沖縄労働局 渡部 昌平 職業安定部長「言ってみれば将来の投資の部分もあるんですね、人材を確保するから、もしくは人材に教育をするから将来の会社が伸びていくんだと、人件費は必ずしもコスト、コストカットの対象というよりかは、これは将来の投資だという意識をこういう時こそもっていただきたいと」
将来の沖縄をどうしていくのか?再来年には、これまで県内経済を支えてきた沖縄振興計画も期限切れを迎えます。

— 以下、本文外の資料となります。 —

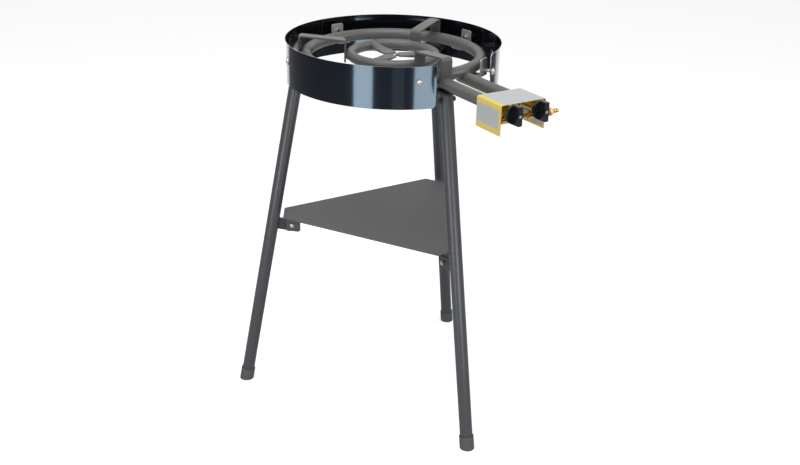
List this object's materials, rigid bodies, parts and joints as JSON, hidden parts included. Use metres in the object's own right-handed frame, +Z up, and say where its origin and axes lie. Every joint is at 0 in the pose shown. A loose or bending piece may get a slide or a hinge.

沖縄労働局 渡部 昌平 職業安定部長「10年単位で沖縄の将来を考える大事な時期に来るのではないかなと思っております。環境の変化としては、アジアのすぐ近くにあるアジア諸国の経済発展がありますし、今まで沖縄にたくさん来ていた本土の観光客はどんどん高齢化、少子高齢化が進むだろうと、とこういう風に思われます。そうした時代の変化に合わせた沖縄の観光業であり、建設産業でありですね、どんな工夫がありうるのか、ということを考えながら人材を育てていくとということが大切だろうとおもっています」
まずは、足元にとらわれない長期的なビジョンを描くことが不況脱出の、確実な一歩となりそうです。